The figures contained in the Bureau of Labor Statistics (BLS) survey are bleak. The number of those officially counted as jobless rose by 434,000 in March to 7.8 million. The unemployment rate rose from 4.8 to 5.1 percent (the highest since the aftermath of Hurricane Katrina in September 2005). In the past 12 months, 1.1 million people have been added to the jobless rolls and the official jobless rate has climbed by 0.7 percent.
The number of people unemployed because they lost jobs climbed to 4.2 million; that figure has grown by almost one million in a year.
The debacle in the housing, credit and financial sectors is leading to “a broad-based decline,” in the words of Moody’s economist Mark Zandi. March’s figures on jobs, said Zandi, indicated that the problem “wasn’t just housing and Wall Street. The problems in the housing market have now affected the rest of the economy.” (Los Angeles Times)
Construction continued to be hard hit, with a loss of 51,000 jobs in March. Construction employment is down 394,000 since its peak in September 2006. Most of the decrease in March, 42,000 jobs, took place among specialty trade contractors. Both residential and commercial construction employment declined. David Wyss of Standard and Poor’s told the Associated Press that the construction figures were “doubly troubling” because March is “the first good month you get on construction because seasonal factors aren’t as large as they are in January.”
Manufacturing jobs fell by 48,000 in March (the largest drop since October 2006) and 310,000 have been lost in the past 12 months. The biggest job losses have taken place in durable goods, where wages and benefits tend to be higher.
Construction-related industries, such as wood products (5,000 jobs), nonmetallic mineral products (5,000 jobs) and furniture and related products (also 5,000 jobs) all suffered. Plastics and rubber products and textile mills also lost jobs, according to the BLS.

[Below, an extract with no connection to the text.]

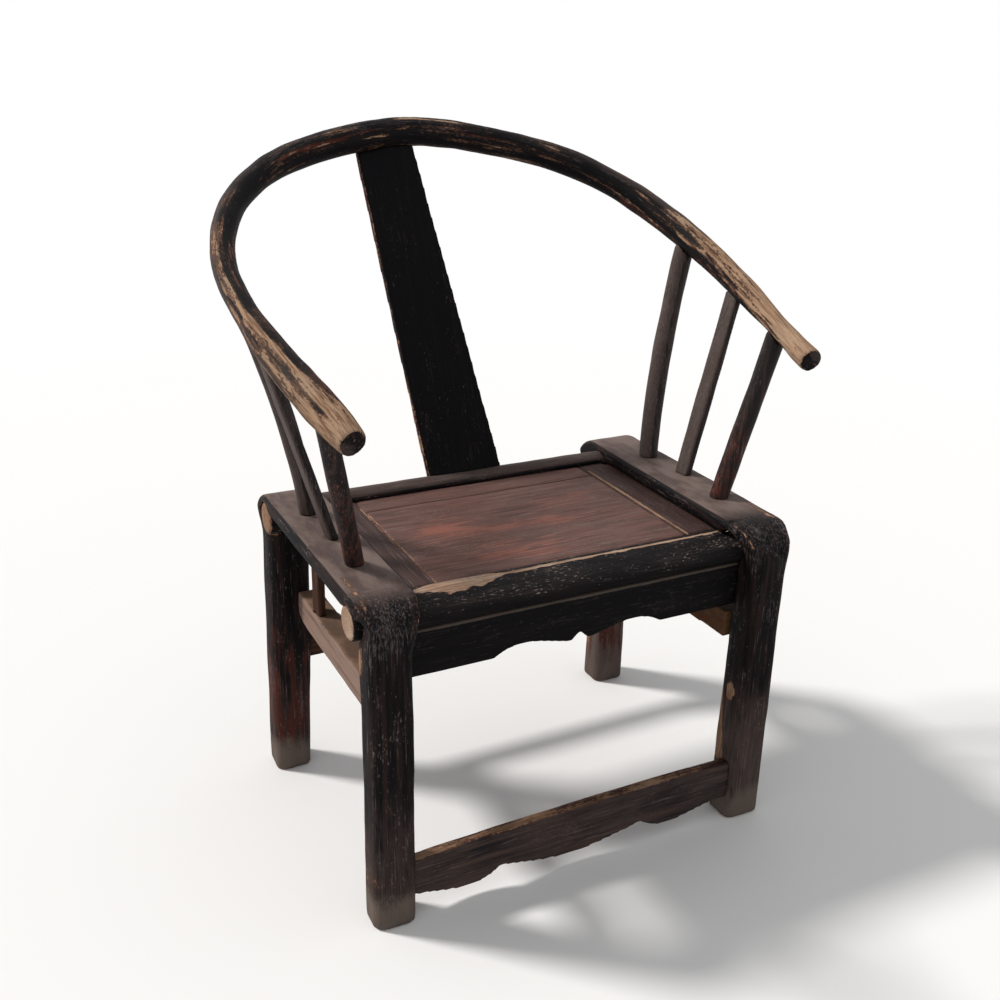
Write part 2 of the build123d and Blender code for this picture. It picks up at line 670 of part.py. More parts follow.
side_struts = {}
side_boards = {}
for side_name, side in SIDES.items():
    strut = side_strut(SIDE_BOARD_TOP[side_name])
    side_struts[side_name] = mirrored(strut, side)
    side_boards[side_name] = mirrored(side_board(side_name, strut), side)
    finish(side_struts[side_name], f"side_strut_{side_name}")
with BuildPart() as slotted_board:
    add(side_boards["left"])
    for slot_y in SLOT_YS:
        with Locations((-SLOT_X, slot_y, SIDE_BOARD_TOP["left"] - SLOT_DEPTH / 2)):
            Box(*SLOT_SIZE, SLOT_DEPTH, mode=Mode.SUBTRACT)
side_boards["left"] = slotted_board.part
for side_name, board in side_boards.items():
    finish(board, f"side_board_{side_name}")

# ---------------------------------------------------------------- seat
with BuildPart() as seat_key:
    with BuildSketch(Plane.XZ.offset(-KEY_FRONT_Y)):
        with Locations((KEY_X, SEAT_UNDERSIDE - KEY_HEIGHT / 2)):
            Rectangle(KEY_WIDTH, KEY_HEIGHT)
        with BuildLine():
            Polyline(
                (KEY_X - KEY_NECK_WIDTH / 2, SEAT_UNDERSIDE),
                (KEY_X + KEY_NECK_WIDTH / 2, SEAT_UNDERSIDE),
                (KEY_X + KEY_HEAD_WIDTH / 2, SEAT_UNDERSIDE + KEY_HEAD_DEPTH),
                (KEY_X - KEY_HEAD_WIDTH / 2, SEAT_UNDERSIDE + KEY_HEAD_DEPTH),
                close=True,
            )
        make_face()
    extrude(amount=KEY_FRONT_Y - KEY_REAR_Y)
seat_keys = {name: mirrored(seat_key.part, side) for name, side in SIDES.items()}
for side_name, key in seat_keys.items():
    finish(key, f"seat_key_{side_name}")

tongue_low = TONGUE_Z - TONGUE_THICKNESS / 2
tongue_high = TONGUE_Z + TONGUE_THICKNESS / 2
board_reach = SEAT_HALF_WIDTH + TONGUE_LENGTH


def seat_board(front_y, rear_y, tongue_front_y):
    """One board of the seat, tongued into the end battens and grooved for the keys."""
    with BuildPart() as board:
        add(
            block(
                (-SEAT_HALF_WIDTH, front_y, SEAT_UNDERSIDE), (SEAT_HALF_WIDTH, rear_y, SEAT_TOP)
            )
        )
        add(block((-board_reach, front_y, tongue_low), (board_reach, rear_y, tongue_high)))
        if tongue_front_y < front_y:
            add(
                block(
                    (-SEAT_HALF_WIDTH, tongue_front_y, tongue_low),
                    (SEAT_HALF_WIDTH, front_y, tongue_high),
                )
            )
        add(list(seat_keys.values()), mode=Mode.SUBTRACT)
    return board.part


front_tongue_y = SEAT_FRONT_Y - TONGUE_LENGTH
finish(seat_board(SEAT_FRONT_Y, SEAT_JOINT_Y, front_tongue_y), "seat_board_front")
finish(seat_board(SEAT_JOINT_Y, SEAT_REAR_Y, SEAT_JOINT_Y), "seat_board_rear")

with BuildPart() as seat_end:
    with BuildSketch(Plane.XY.offset(SEAT_UNDERSIDE)):
        with BuildLine():
            Polyline(
                (SEAT_HALF_WIDTH, SEAT_FRONT_Y), (BATTEN_FRONT_X, SEAT_FRONT_Y),
                (BATTEN_REAR_X, SEAT_REAR_Y), (SEAT_HALF_WIDTH, SEAT_REAR_Y),
                close=True,
            )
        make_face()
    extrude(amount=SEAT_THICKNESS)
    add(
        block(
            (board_reach, SEAT_FRONT_Y, SEAT_UNDERSIDE),
            (BATTEN_LIP_X, BATTEN_LIP_REAR_Y, BATTEN_LIP_TOP),
        )
    )
    add(
        block((SEAT_HALF_WIDTH, SEAT_FRONT_Y, tongue_low), (board_reach, SEAT_REAR_Y, tongue_high)),
        mode=Mode.SUBTRACT,
    )
    add(block((board_reach, front_tongue_y, tongue_low), (BATTEN_FRONT_X, SEAT_FRONT_Y, tongue_high)))
for side_name, side in SIDES.items():
    finish(mirrored(seat_end.part, side), f"seat_end_{side_name}")

# ---------------------------------------------------------------- seat rails
with BuildPart() as front_rail:
    with BuildSketch(Plane.YZ):
        with BuildLine():
            nose = Spline(
                (NOSE_ARRIS_Y, SEAT_TOP), (NOSE_FRONT_Y, NOSE_FRONT_Z),
                (NOSE_FOOT_Y, RAIL_UNDERSIDE), tangents=NOSE_TANGENTS,
            )
            Polyline(
                nose @ 1, (SEAT_FRONT_Y, RAIL_UNDERSIDE), (SEAT_FRONT_Y, SEAT_TOP), nose @ 0
            )
        make_face()
    extrude(amount=NOSE_HALF_WIDTH, both=True)
    with BuildSketch(Plane.YZ.offset(NOSE_HALF_WIDTH)):
        with Locations((FRONT_LOG_Y, FRONT_LOG_Z)):
            Circle(FRONT_LOG_DIAMETER / 2)
    extrude(amount=LOG_END_X - NOSE_HALF_WIDTH)
    with BuildSketch(Plane.YZ.offset(-NOSE_HALF_WIDTH)):
        with Locations((FRONT_LOG_Y, FRONT_LOG_Z)):
            Circle(FRONT_LOG_DIAMETER / 2)
    extrude(amount=NOSE_HALF_WIDTH - LOG_END_X)
    ends = front_rail.edges().sort_by(Axis.X)
    fillet([ends[0], ends[-1]], LOG_END_ROUNDING)
    add(
        block(
            (-BATTEN_FRONT_X, front_tongue_y, tongue_low),
            (BATTEN_FRONT_X, SEAT_FRONT_Y, tongue_high),
        ),
        mode=Mode.SUBTRACT,
    )
finish(front_rail.part, "front_seat_rail")

with BuildPart() as rear_rail:
    add(log(REAR_LOG_Y, REAR_LOG_Z, REAR_LOG_DIAMETER, LOG_END_X))
    ends = rear_rail.edges().filter_by(GeomType.CIRCLE)
    fillet(ends, LOG_END_ROUNDING)
    add(
        block(
            (-BATTEN_REAR_X, SEAT_JOINT_Y, SEAT_UNDERSIDE),
            (BATTEN_REAR_X, SEAT_REAR_Y, SEAT_TOP),
        ),
        mode=Mode.SUBTRACT,
    )
    add(splat_foot_mortise, mode=Mode.SUBTRACT)
finish(rear_rail.part, "rear_seat_rail")

# ---------------------------------------------------------------- bent frames
front_log_notch = log(FRONT_LOG_Y, FRONT_LOG_Z, FRONT_LOG_DIAMETER + 2 * FIT, SIDE_RAIL_OUTER_X)
rear_log_notch = log(REAR_LOG_Y, REAR_LOG_Z, REAR_LOG_DIAMETER + 2 * FIT, SIDE_RAIL_OUTER_X)
for side_name, side in SIDES.items():
    with BuildPart() as leg_frame:
        add(mirrored(FRAME_BLANKS[side_name], side))
        add([front_log_notch, rear_log_notch, front_rail.part], mode=Mode.SUBTRACT)
        add([front_apron.part, rear_apron.part, front_stretcher.part], mode=Mode.SUBTRACT)
        add([side_boards[side_name], side_struts[side_name]], mode=Mode.SUBTRACT)
        add(rail_mortises[side_name], mode=Mode.SUBTRACT)
    finish(leg_frame.part, f"leg_frame_{side_name}")
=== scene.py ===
"""Worn horseshoe back armchair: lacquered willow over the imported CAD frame. Metres, Z up, front at -Y."""

import math
from itertools import product

import bmesh
import bpy
import numpy as np
from mathutils import Matrix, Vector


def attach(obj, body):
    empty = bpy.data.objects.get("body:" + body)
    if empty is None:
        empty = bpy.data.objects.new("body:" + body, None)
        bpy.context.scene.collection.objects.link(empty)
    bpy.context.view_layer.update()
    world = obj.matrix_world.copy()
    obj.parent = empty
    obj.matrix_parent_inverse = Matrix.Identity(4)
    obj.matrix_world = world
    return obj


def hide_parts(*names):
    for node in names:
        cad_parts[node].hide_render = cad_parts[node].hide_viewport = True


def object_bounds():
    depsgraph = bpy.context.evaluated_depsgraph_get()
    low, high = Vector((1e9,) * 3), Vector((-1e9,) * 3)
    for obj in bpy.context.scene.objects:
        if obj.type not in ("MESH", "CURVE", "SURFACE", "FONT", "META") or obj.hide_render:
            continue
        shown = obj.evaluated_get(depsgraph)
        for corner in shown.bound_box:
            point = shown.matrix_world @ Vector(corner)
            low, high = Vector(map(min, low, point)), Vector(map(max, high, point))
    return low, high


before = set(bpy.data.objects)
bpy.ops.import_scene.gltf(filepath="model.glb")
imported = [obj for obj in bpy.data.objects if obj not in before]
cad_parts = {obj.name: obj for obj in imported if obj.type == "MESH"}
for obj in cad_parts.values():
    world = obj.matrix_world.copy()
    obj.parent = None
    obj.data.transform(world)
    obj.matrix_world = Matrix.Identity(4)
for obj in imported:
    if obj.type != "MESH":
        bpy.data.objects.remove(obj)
cad_low, cad_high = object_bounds()
scene = bpy.context.scene
LOW = np.array(cad_low)
HIGH = np.array(cad_high)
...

Jobs in employment services fell by 42,000 in March and have decreased by 210,000 since August 2006. Twelve thousand jobs in retail trade were lost, including 9,000 in building material and garden supply stores.
The March employment figures were worse than analysts had predicted. Moreover, the unemployment numbers for January and February were revised upward, adding another 67,000 jobs lost. John Silvia, chief economist for Wachovia, told CNNMoney.com, “The revisions are the real surprise in the report. If we had known it was anything like that, there would not have been any debate going on about whether we were in a recession. It’s pretty stark.”
Other analysts chimed in with gloomy comments. “Another terrible report,” said Joseph Shapiro of MFR, Inc., an economic forecasting firm in New York. “Private payrolls now down for four consecutive months. Consumer spending outlook is grim, with wage and salary income growth fading fast and other headwinds as strong as ever... This economic slump is going to be a long, grinding one, and a ‘v-shaped’ recovery appears quite unlikely.”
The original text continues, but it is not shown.